**WHAT NEEDS TO BE DONE**
From the records below, transcribe only the lines running from the one with "buildFrontHalf();" through the one with "obj.data.transform(obj.matrix_world)". Keep both of those end lines.

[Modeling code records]
»»
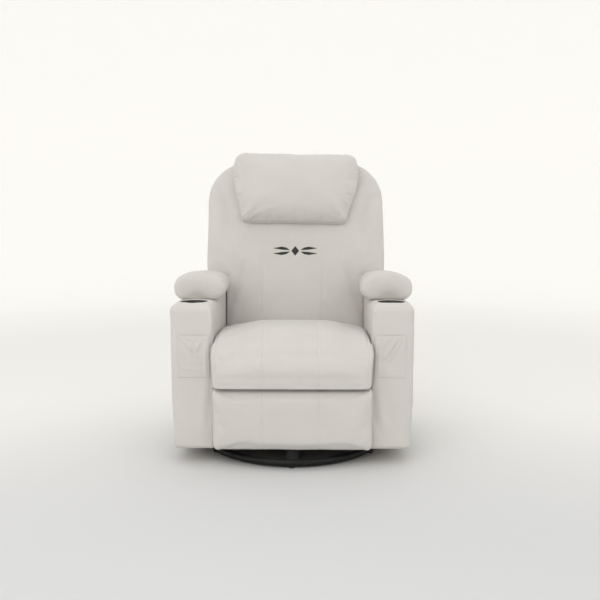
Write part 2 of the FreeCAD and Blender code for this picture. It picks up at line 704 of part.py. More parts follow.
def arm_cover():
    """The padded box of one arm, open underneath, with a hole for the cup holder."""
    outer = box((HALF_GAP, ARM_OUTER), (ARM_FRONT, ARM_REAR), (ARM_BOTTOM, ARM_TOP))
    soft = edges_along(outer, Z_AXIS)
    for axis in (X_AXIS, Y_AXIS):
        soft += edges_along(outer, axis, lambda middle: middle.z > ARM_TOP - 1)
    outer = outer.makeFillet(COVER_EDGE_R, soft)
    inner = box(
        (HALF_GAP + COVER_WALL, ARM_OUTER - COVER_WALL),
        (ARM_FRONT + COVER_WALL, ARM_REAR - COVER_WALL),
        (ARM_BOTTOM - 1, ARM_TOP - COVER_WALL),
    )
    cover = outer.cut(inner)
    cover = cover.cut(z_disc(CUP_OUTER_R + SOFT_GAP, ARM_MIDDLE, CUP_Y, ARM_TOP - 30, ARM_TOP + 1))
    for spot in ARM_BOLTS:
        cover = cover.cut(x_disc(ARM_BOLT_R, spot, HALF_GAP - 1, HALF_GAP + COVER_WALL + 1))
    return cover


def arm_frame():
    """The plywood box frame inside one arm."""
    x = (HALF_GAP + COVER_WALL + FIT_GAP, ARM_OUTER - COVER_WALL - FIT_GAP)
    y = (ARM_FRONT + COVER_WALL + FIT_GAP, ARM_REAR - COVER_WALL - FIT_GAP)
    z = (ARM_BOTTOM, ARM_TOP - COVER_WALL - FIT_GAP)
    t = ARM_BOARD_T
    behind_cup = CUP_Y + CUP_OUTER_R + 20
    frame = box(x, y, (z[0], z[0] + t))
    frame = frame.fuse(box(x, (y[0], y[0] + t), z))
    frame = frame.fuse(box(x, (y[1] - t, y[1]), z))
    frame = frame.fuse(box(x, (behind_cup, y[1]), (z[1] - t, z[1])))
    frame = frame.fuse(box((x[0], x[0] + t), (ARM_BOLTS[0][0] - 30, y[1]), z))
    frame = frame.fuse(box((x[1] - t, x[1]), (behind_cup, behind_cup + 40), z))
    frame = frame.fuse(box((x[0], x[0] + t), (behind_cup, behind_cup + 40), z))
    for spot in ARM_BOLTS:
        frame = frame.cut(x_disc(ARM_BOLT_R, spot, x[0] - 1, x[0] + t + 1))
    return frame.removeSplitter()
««
»»
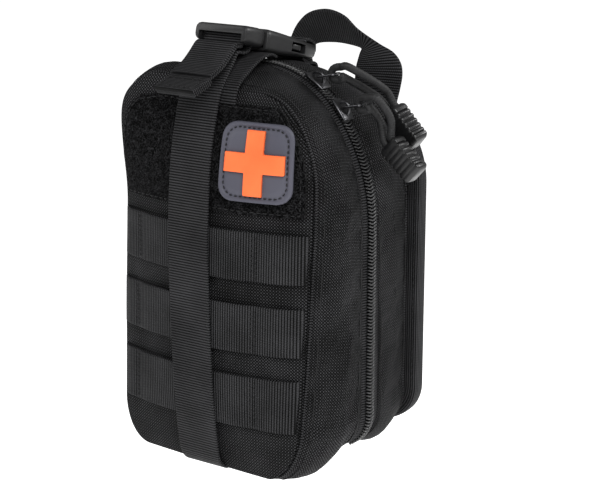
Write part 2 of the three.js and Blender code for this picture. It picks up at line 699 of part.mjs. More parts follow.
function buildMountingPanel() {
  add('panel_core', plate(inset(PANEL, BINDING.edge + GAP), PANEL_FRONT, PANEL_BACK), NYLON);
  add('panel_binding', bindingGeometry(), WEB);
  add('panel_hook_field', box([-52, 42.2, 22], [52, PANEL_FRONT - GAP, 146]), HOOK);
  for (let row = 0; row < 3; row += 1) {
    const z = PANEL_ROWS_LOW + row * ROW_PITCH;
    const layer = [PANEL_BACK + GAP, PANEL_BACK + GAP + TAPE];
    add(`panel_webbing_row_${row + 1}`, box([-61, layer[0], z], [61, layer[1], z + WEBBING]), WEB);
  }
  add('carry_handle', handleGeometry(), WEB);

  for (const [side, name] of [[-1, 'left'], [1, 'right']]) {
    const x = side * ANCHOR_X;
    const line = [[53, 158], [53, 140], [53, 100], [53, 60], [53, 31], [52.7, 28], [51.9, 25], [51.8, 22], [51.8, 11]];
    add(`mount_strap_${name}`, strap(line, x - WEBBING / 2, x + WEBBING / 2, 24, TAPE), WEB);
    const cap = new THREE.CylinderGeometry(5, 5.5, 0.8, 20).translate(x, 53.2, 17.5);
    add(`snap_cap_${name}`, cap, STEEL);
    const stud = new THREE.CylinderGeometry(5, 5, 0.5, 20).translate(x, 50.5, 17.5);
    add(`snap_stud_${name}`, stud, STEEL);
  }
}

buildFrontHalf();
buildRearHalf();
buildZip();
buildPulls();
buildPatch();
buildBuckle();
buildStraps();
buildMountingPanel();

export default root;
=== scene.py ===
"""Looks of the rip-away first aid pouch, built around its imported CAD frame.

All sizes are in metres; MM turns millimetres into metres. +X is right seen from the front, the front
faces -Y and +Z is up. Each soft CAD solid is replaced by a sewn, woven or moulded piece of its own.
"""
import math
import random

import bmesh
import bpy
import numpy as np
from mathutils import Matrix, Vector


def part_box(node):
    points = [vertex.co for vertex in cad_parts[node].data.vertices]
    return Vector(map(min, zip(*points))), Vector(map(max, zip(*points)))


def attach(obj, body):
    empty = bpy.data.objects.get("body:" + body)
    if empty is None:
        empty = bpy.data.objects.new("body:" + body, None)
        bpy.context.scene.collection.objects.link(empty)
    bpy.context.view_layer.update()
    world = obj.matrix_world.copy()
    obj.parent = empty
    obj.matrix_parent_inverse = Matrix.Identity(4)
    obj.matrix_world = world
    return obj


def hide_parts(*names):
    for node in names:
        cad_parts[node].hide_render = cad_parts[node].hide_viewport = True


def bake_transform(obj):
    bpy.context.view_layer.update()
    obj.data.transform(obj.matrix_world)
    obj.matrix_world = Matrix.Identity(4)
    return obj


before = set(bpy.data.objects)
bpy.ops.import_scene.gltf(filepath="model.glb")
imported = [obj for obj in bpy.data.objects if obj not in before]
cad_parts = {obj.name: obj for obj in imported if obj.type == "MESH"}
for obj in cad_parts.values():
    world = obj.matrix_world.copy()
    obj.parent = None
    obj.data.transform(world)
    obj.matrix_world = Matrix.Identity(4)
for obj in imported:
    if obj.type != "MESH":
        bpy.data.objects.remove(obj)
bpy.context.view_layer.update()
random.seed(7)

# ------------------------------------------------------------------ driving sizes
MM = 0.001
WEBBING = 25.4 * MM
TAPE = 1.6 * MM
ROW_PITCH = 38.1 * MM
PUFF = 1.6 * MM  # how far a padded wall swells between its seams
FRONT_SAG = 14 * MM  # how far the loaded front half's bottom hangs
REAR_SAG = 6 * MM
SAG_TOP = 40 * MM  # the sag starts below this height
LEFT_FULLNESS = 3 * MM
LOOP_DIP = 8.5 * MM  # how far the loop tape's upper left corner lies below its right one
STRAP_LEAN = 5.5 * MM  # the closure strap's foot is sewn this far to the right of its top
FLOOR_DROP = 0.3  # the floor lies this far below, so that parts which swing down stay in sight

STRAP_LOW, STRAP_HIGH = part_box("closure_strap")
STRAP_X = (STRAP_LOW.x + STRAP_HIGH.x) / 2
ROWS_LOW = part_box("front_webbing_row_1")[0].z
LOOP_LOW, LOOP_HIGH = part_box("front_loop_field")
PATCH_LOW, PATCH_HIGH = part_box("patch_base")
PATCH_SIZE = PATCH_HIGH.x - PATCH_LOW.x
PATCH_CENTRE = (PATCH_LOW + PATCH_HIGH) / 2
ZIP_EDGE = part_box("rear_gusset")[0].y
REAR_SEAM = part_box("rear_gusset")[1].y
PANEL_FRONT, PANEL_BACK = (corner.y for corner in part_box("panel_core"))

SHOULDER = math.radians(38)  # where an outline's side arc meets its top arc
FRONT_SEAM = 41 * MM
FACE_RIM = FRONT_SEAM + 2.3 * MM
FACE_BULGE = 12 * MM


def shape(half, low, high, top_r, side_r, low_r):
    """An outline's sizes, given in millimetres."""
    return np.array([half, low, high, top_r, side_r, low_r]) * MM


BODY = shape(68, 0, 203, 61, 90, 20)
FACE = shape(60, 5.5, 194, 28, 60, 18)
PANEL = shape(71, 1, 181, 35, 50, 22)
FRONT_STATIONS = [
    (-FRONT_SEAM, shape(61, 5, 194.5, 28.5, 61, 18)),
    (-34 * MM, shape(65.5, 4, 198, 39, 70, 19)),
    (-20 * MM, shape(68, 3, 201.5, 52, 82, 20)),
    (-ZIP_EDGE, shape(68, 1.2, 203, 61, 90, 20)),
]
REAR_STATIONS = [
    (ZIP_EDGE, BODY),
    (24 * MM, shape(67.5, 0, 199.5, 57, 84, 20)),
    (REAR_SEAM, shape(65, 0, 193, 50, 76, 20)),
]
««
**SOLUTION FOR THIS TASK**
buildFrontHalf();
buildRearHalf();
buildZip();
buildPulls();
buildPatch();
buildBuckle();
buildStraps();
buildMountingPanel();

export default root;
=== scene.py ===
"""Looks of the rip-away first aid pouch, built around its imported CAD frame.

All sizes are in metres; MM turns millimetres into metres. +X is right seen from the front, the front
faces -Y and +Z is up. Each soft CAD solid is replaced by a sewn, woven or moulded piece of its own.
"""
import math
import random

import bmesh
import bpy
import numpy as np
from mathutils import Matrix, Vector


def part_box(node):
    points = [vertex.co for vertex in cad_parts[node].data.vertices]
    return Vector(map(min, zip(*points))), Vector(map(max, zip(*points)))


def attach(obj, body):
    empty = bpy.data.objects.get("body:" + body)
    if empty is None:
        empty = bpy.data.objects.new("body:" + body, None)
        bpy.context.scene.collection.objects.link(empty)
    bpy.context.view_layer.update()
    world = obj.matrix_world.copy()
    obj.parent = empty
    obj.matrix_parent_inverse = Matrix.Identity(4)
    obj.matrix_world = world
    return obj


def hide_parts(*names):
    for node in names:
        cad_parts[node].hide_render = cad_parts[node].hide_viewport = True


def bake_transform(obj):
    bpy.context.view_layer.update()
    obj.data.transform(obj.matrix_world)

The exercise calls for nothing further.